Saturday, January 22, 2011

My World of Watercolors and Oils

   Welcome to my world of watercolor and oil paintings.  Having taught hundreds of workshops, a fancy name for classes without grades, I suppose the most common question from my students is which medium do I prefer? My answer is the one I'm presently working with. That answer is often met with awed responses by my students, which of course, my ego mutually responds by it's, hopefully undetected enlargement. No! Seriously, some of my students and colleagues are curious as to how and why I easily change from one to the other since the approach and procedures to each are so different. Frankly, I can't come up with a satisfactory answer except perhaps that, when I started teaching painting in college I would always do a demonstration in the medium being taught at the time. Lecturing to students on how to paint is like teaching sailing in a row boat.

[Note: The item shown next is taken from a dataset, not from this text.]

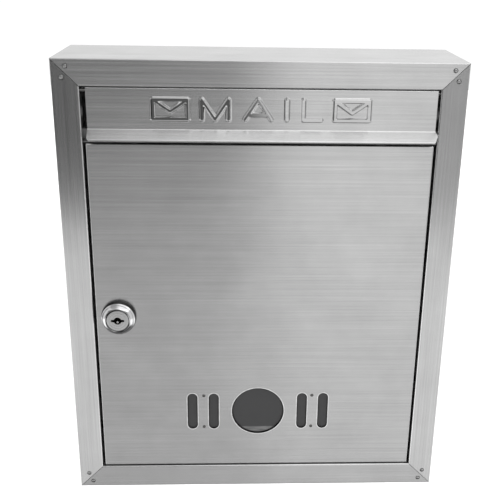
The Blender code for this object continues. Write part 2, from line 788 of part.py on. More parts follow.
def flap(axis):
    """The flap: folded top edge, raised word, flared finger lip, and an ear at each end."""
    middle, past = (FLAP_LEFT + FLAP_RIGHT) / 2, 4 * MM
    length = FLAP_RIGHT - FLAP_LEFT
    panel = folded_strip("flap_panel", flap_path(), length + 2 * past)
    panel.location = (middle, 0, 0)
    lip_edge = FLAP_BEND_Z - LIP_LENGTH * math.cos(LIP_ANGLE)
    outline = rounded_rectangle(
        (FLAP_LEFT, lip_edge - SHEET),
        (FLAP_RIGHT, HEIGHT / 2),
        [LIP_CORNER_R, LIP_CORNER_R, 0, 0],
    )
    boolean(panel, cutter_prism("flap_edge", outline, -12 * MM, 12 * MM), "INTERSECT")
    low, high = FLAP_BEND_Z + 2.4 * MM, FLAP_TOP - SHEET / 2
    inset = 0.2 * MM
    for name, x in (("left", FLAP_LEFT + inset), ("right", FLAP_RIGHT - inset - SHEET)):
        ear = box(
            f"flap_ear_{name}",
            at(x, FLAP_RECESS + SHEET / 2, low),
            at(x + SHEET, FLAP_RECESS + EAR_DEEP, high),
            cutter=True,
        )
        boolean(panel, ear, "UNION")
        boolean(panel, rod_hole(f"ear_hole_{name}", x + SHEET / 2))
    front, embed = FLAP_RECESS - EMBOSS_UP, FLAP_RECESS + SHEET / 2
    for n, (start, end) in enumerate(sign_strokes()):
        # Strokes that meet differ by a hair in height, so that no two faces share a plane.
        height = front + n % 3 * 0.004 * MM
        stroke = stroke_outline(start, end)
        raised = cutter_prism(f"sign_{n}", stroke, height, embed, (0, EMBOSS_Z))
        boolean(panel, raised, "UNION")
    return place(panel, STEEL, axis)


def flap_rod():
    """The hinge rod, whose ends sit in holes through the side bars' returns."""
    reach = OPEN_X + 2.4 * MM
    curve = bpy.data.curves.new("flap_rod", "CURVE")
    curve.dimensions = "3D"
    curve.bevel_depth = ROD_R
    curve.bevel_resolution = 2
    curve.use_fill_caps = True
    spline = curve.splines.new("POLY")
    spline.points.add(1)
    for point, x in zip(spline.points, (-reach, reach)):
        point.co = (x, 0, 0, 1)
    rod = new_object("flap_rod", curve, at(0, FLAP_AXIS_DEPTH, FLAP_AXIS_Z))
    place(rod, ZINC)
    for side, x in (("left", -OPEN_X), ("right", OPEN_X)):
        boolean(bpy.data.objects[f"frame_{side}"], rod_hole(f"bar_rod_hole_{side}", x))


# ---- Assembly -----------------------------------------------------------------------
def main():
    door_axis = joint_axis("door_hinge_axis", at(PIVOT_X, PIVOT_DEPTH, 0))
    flap_axis = joint_axis("flap_hinge_axis", at(0, FLAP_AXIS_DEPTH, FLAP_AXIS_Z))
    lock_axis = joint_axis("lock_turn_axis", at(LOCK_X, 0, LOCK_Z))
    bpy.context.view_layer.update()

    build_case()

    slot_sill()
    door_panel(door_axis)
    window(door_axis)
    door_pivots()
    door_stop("door_stop_upper", 60 * MM)
    door_stop("door_stop_lower", -95 * MM)

    lock_housing(door_axis)
    lock_nut_and_washer(door_axis)
    lock_plug(lock_axis)
    lock_cam(lock_axis)

    flap(flap_axis)
    flap_rod()


main()
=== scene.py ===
# %% [markdown]
# # A wall letter box in brushed stainless steel
#
# The working model gives the frame: where each bar, door, flap and lock part is, and how they move.
# This lesson builds the surfaces that the eye reads around it: folds with their true radius, a
# pressed sign, turned lock parts, and steel whose grain runs the way each sheet was brushed.

# %% The fixed frame
import math

import bmesh
import bpy
from mathutils import Euler, Matrix, Vector


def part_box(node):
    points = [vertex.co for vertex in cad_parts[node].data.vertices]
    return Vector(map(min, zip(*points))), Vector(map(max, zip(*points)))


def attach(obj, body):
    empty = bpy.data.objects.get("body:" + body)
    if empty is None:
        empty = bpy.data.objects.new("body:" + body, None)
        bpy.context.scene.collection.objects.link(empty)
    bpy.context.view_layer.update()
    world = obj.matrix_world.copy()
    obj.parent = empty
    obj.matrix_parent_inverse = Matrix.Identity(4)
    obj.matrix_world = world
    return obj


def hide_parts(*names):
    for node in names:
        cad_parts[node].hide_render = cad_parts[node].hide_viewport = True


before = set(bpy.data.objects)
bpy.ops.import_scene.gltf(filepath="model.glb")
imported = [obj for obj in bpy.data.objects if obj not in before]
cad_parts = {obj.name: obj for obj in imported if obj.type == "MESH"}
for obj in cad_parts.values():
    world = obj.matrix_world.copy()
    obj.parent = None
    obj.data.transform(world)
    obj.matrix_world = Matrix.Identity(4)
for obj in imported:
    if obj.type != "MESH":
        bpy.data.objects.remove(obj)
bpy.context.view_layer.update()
MM = 0.001

# %% [markdown]
# ## Measures
#
# Every place comes from the frame's own boxes, so the new surfaces land on the old ones. Only what a
# box can't tell is written here, such as the sheet's thickness and the radius of a fold.

# %% Measures of the sheet and of the case
SHEET = 0.8 * MM
FOLD_R = 0.8 * MM
FOLD_STEPS = 6

top_low, top_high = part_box("frame_top")
left_low, left_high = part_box("frame_left")
FRONT = top_low.y
BAR_FACE = left_high.x - left_low.x
HALF_X, HALF_Z = -left_low.x, top_high.z
BAR_REAR = top_high.y
BAR_RETURN, BAR_LIP = 8 * MM, 5 * MM
MITRE_GAP = 0.3 * MM
print(f"case {HALF_X * 2000:.0f} x {HALF_Z * 2000:.0f} mm, bars {BAR_FACE * 1000:.1f} mm wide")

# %% [markdown]
# ## Small helpers
#
# A piece is finished the same way each time: its mesh goes into an object at the origin, round parts
# are smoothed while edges stay sharp, and the piece rides on the body that it belongs to.

# %% Finishing a piece
SHARP = math.radians(32)


def finish_piece(name, bm, body, finish, stands_for=(), keep_flat=True):
    """Turns a bmesh into a named piece that rides on a body and stands for its solids."""
    bmesh.ops.remove_doubles(bm, verts=bm.verts, dist=0.000002)
    mesh = bpy.data.meshes.new(name)
    bm.to_mesh(mesh)
    bm.free()
    mesh.shade_smooth()
    mesh.set_sharp_from_angle(angle=SHARP)
    piece = bpy.data.objects.new(name, mesh)
    bpy.context.scene.collection.objects.link(piece)
    mesh.materials.append(finish)
    if keep_flat:
        weighted = piece.modifiers.new("flat stays flat", "WEIGHTED_NORMAL")
        weighted.keep_sharp = True
    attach(piece, body)
    if stands_for:
        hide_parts(*stands_for)
    print(f"{name}: {len(mesh.polygons)} faces")
    return piece


# %% Marking the direction of the grain
def grain_uv(bm, along):
    """A UV map in metres. U runs across the grain and V along it, on whichever way a face looks."""
    layer = bm.loops.layers.uv.new("grain")
    for face in bm.faces:
        for loop in face.loops:
            x, y, z = loop.vert.co
            loop[layer].uv = (z - y, x) if along == "X" else (x + y, z)


# %% [markdown]
# ## Steel that was brushed
#
# Brushing leaves thousands of fine lines, all one way. Two things show it. Streaks of slightly
# different tone run along the sheet, and a highlight is drawn out across the lines, because each line
# is a tiny groove. The streaks are noise that is stretched along the grain; the drawn-out highlight
# is the shader's anisotropy, with its tangent taken from the grain's own UV map.


# %% Short ways to add nodes
def link(tree, out, into):
    tree.links.new(out, into)


def feed(tree, socket, value):
    """Sets a plain number on a socket, or links a node's output to it."""
    if isinstance(value, (int, float)):
        socket.default_value = value
    else:
        link(tree, value, socket)


def calc(tree, operation, *values):
    """A Math node."""
    node = tree.nodes.new("ShaderNodeMath")
    node.operation = operation
    for socket, value in zip(node.inputs, values):
        feed(tree, socket, value)
    return node.outputs[0]


def spread(tree, value, start, end, low=0, high=1, kind="LINEAR"):
    """A Map Range node: as the value goes from start to end, the result goes from low to high."""
    node = tree.nodes.new("ShaderNodeMapRange")
    node.interpolation_type = kind
    for name, number in zip(("From Min", "From Max", "To Min", "To Max"), (start, end, low, high)):
        node.inputs[name].default_value = number
    feed(tree, node.inputs["Value"], value)
    return node.outputs["Result"]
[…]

   I'm new to blogging, but as I understand it I'll be able to show you many times during the course of a week both watercolor and oil paintings in progress, from the first stroke of paint, in the case of watercolor, on paper and in oils, on canvas or canvas board. It's important to keep in mind that although the processes are quite different the basic principles involved in making a successful and powerful painting are the same. Since I paint in a traditional manner those principles are accurate drawing, following the rules of perspective, design of the subject, attention to simple value patterns and finally color harmony.